One key lever is cost transparency. Since our projects are mainly business driven, the sensitivity to cost is well understood and triggers reconsideration of specific, costly customizations. Moreover, a telco of our size has a certain advantage, compared with much larger operators. With more units having specific requirements, they are more likely to need customization.
How do you ensure innovation and the exploration of promising IT trends? Some telcos have innovation labs that track new technologies so they can be the first movers; others wait to see how their peers proceed. What is the Hrvatski Telekom approach?
There is no general approach, per se; it really depends on the topic. For example, for network technology, we will be quite proactive, embracing high-speed networks and so on. For big data, meanwhile, we have launched several pilots with Croatian companies and implemented several applications, but we have not run a larger R&D effort in this area. One advantage we have when it comes to technology trends is the ability to interact with other Deutsche Telekom subsidiaries that have developed or successfully used interesting technologies.

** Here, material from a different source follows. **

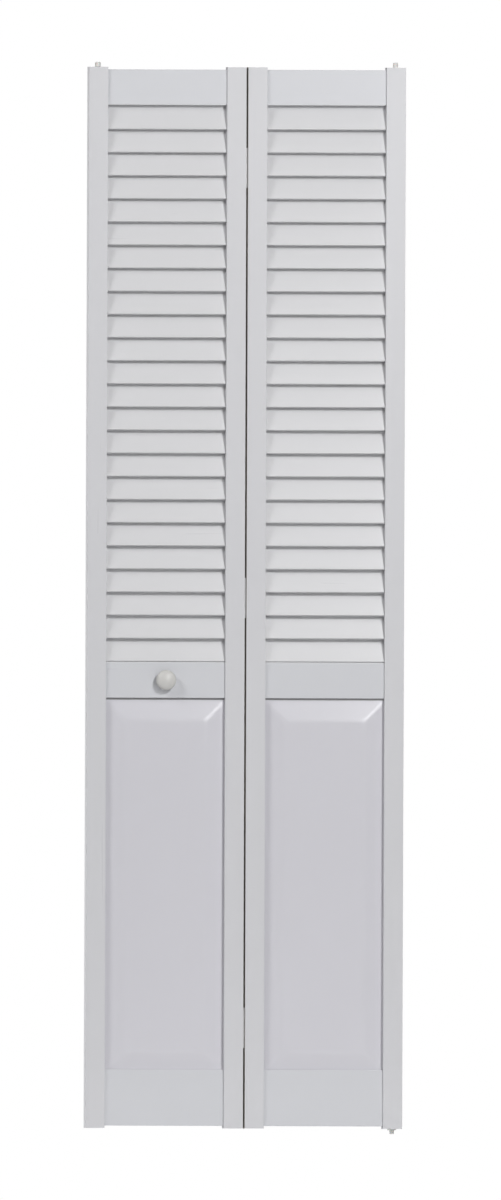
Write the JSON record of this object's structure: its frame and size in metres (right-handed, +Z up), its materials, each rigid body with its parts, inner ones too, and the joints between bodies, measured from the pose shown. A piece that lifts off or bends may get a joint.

For example, we have taken ideas developed by T-Labs in Germany and adapted them for the Croatian market.
How important is a mature IT architecture for a highly productive and efficient IT function?
I believe that investing in a good IT architecture pays off. Otherwise, we would not be running our transformation projects. A main question I often ask myself is how comfortable do I feel with my current systems. The worst thing telcos can do is not take care of their IT landscape; if they ignore it, then they shouldn’t be surprised when the IT no longer works properly. I felt that we were on the verge of that happening, and we are not going to let it happen, so we are taking a big step forward with our transformation effort. It is essential to invest well, and invest right, in IT.
What are the critical challenges for telcos today? What do they need to tackle most?
One thing most telcos have to tackle is declining markets. A large portion of my day-to-day work is related to managing operational cost. I’d love to be focusing on developing innovative new services and bringing them to market—those are the areas that are fun for us. But the general market situation is still challenging, with both fixed and mobile now suffering from declining markets and prices. For many telcos, that decline has hindered their ability to invest. In the Croatian market, at least, we are not yet in a position to realize the full potential of converged offerings because the IT landscape does not yet support it. So there is less freedom to develop a new growth area. This is exactly what we are addressing with our transformation projects. At the same time, there is an opportunity for us in the Croatian market. It makes a lot of sense for us to serve the ICT market and gain traction in that area. This is an upside that we can unlock—if we play the game well.